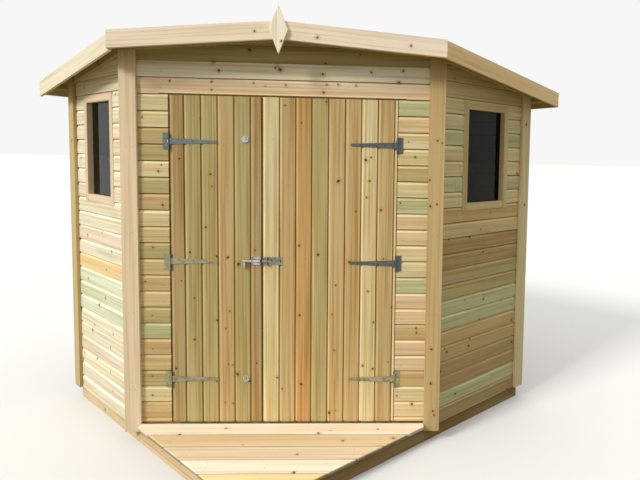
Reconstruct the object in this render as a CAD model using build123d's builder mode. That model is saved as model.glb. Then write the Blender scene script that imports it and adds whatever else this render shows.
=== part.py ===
"""Corner summerhouse in treated softwood, built on a square plan whose front corner is cut off by the doors.

All sizes are millimetres. +Z is up, the double doors face -Y, and the origin lies on the ground at the
centre of the square plan. Heights named "above the deck" count from the top of the deck and floor boards.
"""
from build123d import *
from math import sqrt
import os

# Plan of the walls, to the outer faces of the cladding
square_side = 2119.0            # length of the two back walls
short_wall = 933.0              # the two windowed side walls, up to the line of the front cladding
front_width = 1775.0            # the front wall stands in front of the side walls' ends
cladding_thickness = 12.0
stud_depth = 28.0
stud_width = 45.0

# Base, floor and deck
rail_width = 45.0
rail_height = 95.0
floor_thickness = 19.0
floor_inset = 20.0              # floor edge behind the outer face of the cladding
deck_overhang = 12.0            # deck edge in front of the outer face of the side cladding
rail_inset = 18.0               # base rails behind the outer face of the cladding
joist_bays = 6
joint_gap = 0.5                 # between separate timbers that share a node
deck_board_pitch = 133.0
deck_board_gap = 3.0
deck_wall_gap = 14.0            # slot between the front wall and the first deck board
deck_board_count = 7

# Walls
cladding_lap = 31.0             # side cladding hangs this far below the deck level
front_cladding_rise = 6.0       # front cladding stops this far above the deck
plate_height = 28.0
top_plate_height = 45.0
trim_width = 90.0
trim_thickness = 20.0
trim_drop = 45.0                # feet of the front corner trims below the deck level
trim_notch = 1.0                # clearance of the base round the feet of the front corner trims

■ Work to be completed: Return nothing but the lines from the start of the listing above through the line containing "deck_board_count = 7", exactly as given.

■ Final result:
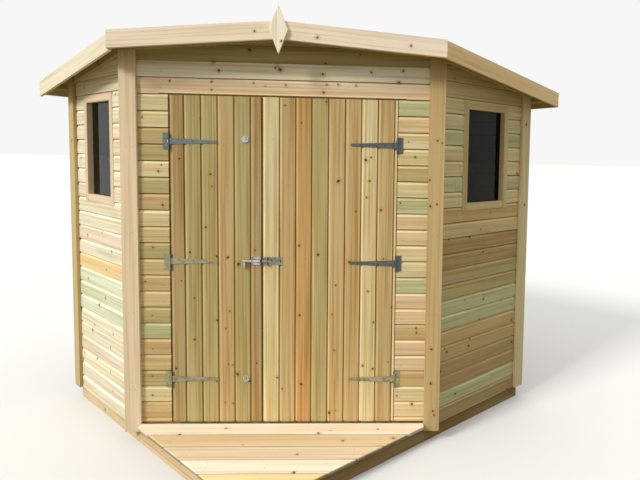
Reconstruct the object in this render as a CAD model using build123d's builder mode. That model is saved as model.glb. Then write the Blender scene script that imports it and adds whatever else this render shows.
=== part.py ===
"""Corner summerhouse in treated softwood, built on a square plan whose front corner is cut off by the doors.

All sizes are millimetres. +Z is up, the double doors face -Y, and the origin lies on the ground at the
centre of the square plan. Heights named "above the deck" count from the top of the deck and floor boards.
"""
from build123d import *
from math import sqrt
import os

# Plan of the walls, to the outer faces of the cladding
square_side = 2119.0            # length of the two back walls
short_wall = 933.0              # the two windowed side walls, up to the line of the front cladding
front_width = 1775.0            # the front wall stands in front of the side walls' ends
cladding_thickness = 12.0
stud_depth = 28.0
stud_width = 45.0

# Base, floor and deck
rail_width = 45.0
rail_height = 95.0
floor_thickness = 19.0
floor_inset = 20.0              # floor edge behind the outer face of the cladding
deck_overhang = 12.0            # deck edge in front of the outer face of the side cladding
rail_inset = 18.0               # base rails behind the outer face of the cladding
joist_bays = 6
joint_gap = 0.5                 # between separate timbers that share a node
deck_board_pitch = 133.0
deck_board_gap = 3.0
deck_wall_gap = 14.0            # slot between the front wall and the first deck board
deck_board_count = 7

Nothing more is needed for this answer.